Tuesday’s figures also showed the fastest headline wage growth since 2007 in the year to April, although statisticians warned that this was distorted by comparisons with depressed wages a year ago and greater job losses among low-paid staff.
“The level of employment is still well below its pre-crisis level, suggesting there is still plenty of slack in the labour market,” said Thomas Pugh, UK economist at Capital Economics.
The headline unemployment rate fell for a fourth month in a row to 4.7% for the three months to April, in line with forecasts in a Reuters poll of economists.
“The latest forecasts for unemployment are around half of what was previously feared and the number of employees on payroll is at its highest level since April last year,” finance minister Rishi Sunak said.
The jobless rate has been kept down by the government’s furlough programme. This paid wages on 8.9 million jobs at its peak in May 2020, during the first COVID lockdown, and supported 3.4 million jobs in April 2021.
More recent ONS survey data pointed to a further fall to just over 2 million jobs by mid-May, and Tuesday’s data showed the most job vacancies since the pandemicbegan.
The biggest rise in vacancies was in the accommodation and food service sector.

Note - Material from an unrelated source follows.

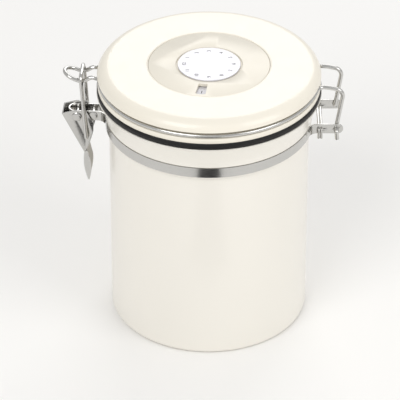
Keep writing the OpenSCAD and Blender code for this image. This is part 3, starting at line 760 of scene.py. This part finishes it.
class CANISTER_OT_stage(bpy.types.Operator):
    """Set up the floor, the lamps, the world and the camera"""
    bl_idname = "canister.stage"
    bl_label = "Stage"

    def execute(self, context):
        scene = context.scene
        scene.view_settings.view_transform = "Standard"
        colours = scene.canister_colours
        half, look_down = 4.0, 34
        mesh = bpy.data.meshes.new("floor")
        mesh.from_pydata([(-half, -half, 0), (half, -half, 0), (half, half, 0), (-half, half, 0)], [],
                         [(0, 1, 2, 3)])
        material, _, shader, _ = new_material("studio_floor")
        shader.inputs["Base Color"].default_value = rgba(tuple(colours.floor))
        shader.inputs["Roughness"].default_value = 0.9
        shader.inputs["Specular IOR Level"].default_value = 0.2
        mesh.materials.append(material)
        floor = bpy.data.objects.new("floor", mesh)
        scene.collection.objects.link(floor)

        camera = bpy.data.cameras.new("camera")
        camera.sensor_width = 36
        camera.lens = 269.7
        camera.clip_start, camera.clip_end = 0.05, 50
        eye = bpy.data.objects.new("camera", camera)
        eye.location = (-0.0056, -1.5679, 1.1321)
        eye.rotation_euler = (math.radians(90 - look_down), 0, 0)
        scene.collection.objects.link(eye)
        scene.camera = eye

        world = bpy.data.worlds.new("studio")
        world.use_nodes = True
        tree = world.node_tree
        tree.nodes.clear()
        back = add_node(tree, "ShaderNodeBackground", {"Color": rgba(linear("#ffffff")), "Strength": 0.62})
        add_node(tree, "ShaderNodeOutputWorld", {"Surface": back.outputs[0]})
        scene.world = world
        target = (0, 0, 0.1)
        lamp("key", (-0.7, -1.1, 1.3), target, (0.9, 0.9), 9)
        lamp("fill", (1.0, -0.7, 0.9), target, (0.8, 0.8), 5)
        lamp("rear", (0.2, 1.2, 1.0), target, (1.0, 0.6), 5)
        card("front_flag", [(-0.06, -0.45, 0.004), (0.06, -0.45, 0.004), (0.045, -0.14, 0.004),
                            (-0.045, -0.14, 0.004)], "#303030")
        return {"FINISHED"}


class CANISTER_PT_panel(bpy.types.Panel):
    """Lists the canister's pieces"""
    bl_label = "Canister"
    bl_idname = "CANISTER_PT_panel"
    bl_space_type = "VIEW_3D"
    bl_region_type = "UI"
    bl_category = "Canister"

    def draw(self, context):
        for operator in OPERATORS:
            self.layout.operator(operator.bl_idname)


OPERATORS = (CANISTER_OT_stage, CANISTER_OT_body, CANISTER_OT_band, CANISTER_OT_lid, CANISTER_OT_lid_wire,
             CANISTER_OT_dial, CANISTER_OT_valve, CANISTER_OT_lever, CANISTER_OT_bail)
CLASSES = (CanisterColours, CanisterSizes, *OPERATORS, CANISTER_PT_panel)


def register():
    for cls in CLASSES:
        bpy.utils.register_class(cls)
    bpy.types.Scene.canister_colours = PointerProperty(type=CanisterColours)
    bpy.types.Scene.canister_sizes = PointerProperty(type=CanisterSizes)


def unregister():
    del bpy.types.Scene.canister_sizes
    del bpy.types.Scene.canister_colours
    for cls in reversed(CLASSES):
        bpy.utils.unregister_class(cls)


def main():
    """Makes every piece."""
    register()
    for operator in OPERATORS:
        group, name = operator.bl_idname.split(".")
        getattr(getattr(bpy.ops, group), name)()


if __name__ == "__main__":
    main()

The sector was hit hard hit by the pandemic, and will face an extra challenge in coming weeks as the full lifting of COVID capacity constraints has been delayed until July 19 due to the spread of a new, more infectious, COVID variant.
The Bank of England predicted last month that unemployment would only rise modestly when the furlough scheme stops at the end of September 2020, and is keeping a close eye on inflation pressures – though it still sees substantial slack.
The proportion of working-age men classed as inactive rose to a record-high 17.8%. This category includes students and people caring for family, as well as those who have given up looking for work.
Average weekly earnings in the three months to the end of April rose by 5.6% compared with a year earlier, its biggest rise since March 2007 and above forecasts.
The ONS said that although there were some signs of employers offering sign-on bonuses to attract staff, most of the rise reflected base effects and other distortions. It estimated underlying wage growth was around 3%.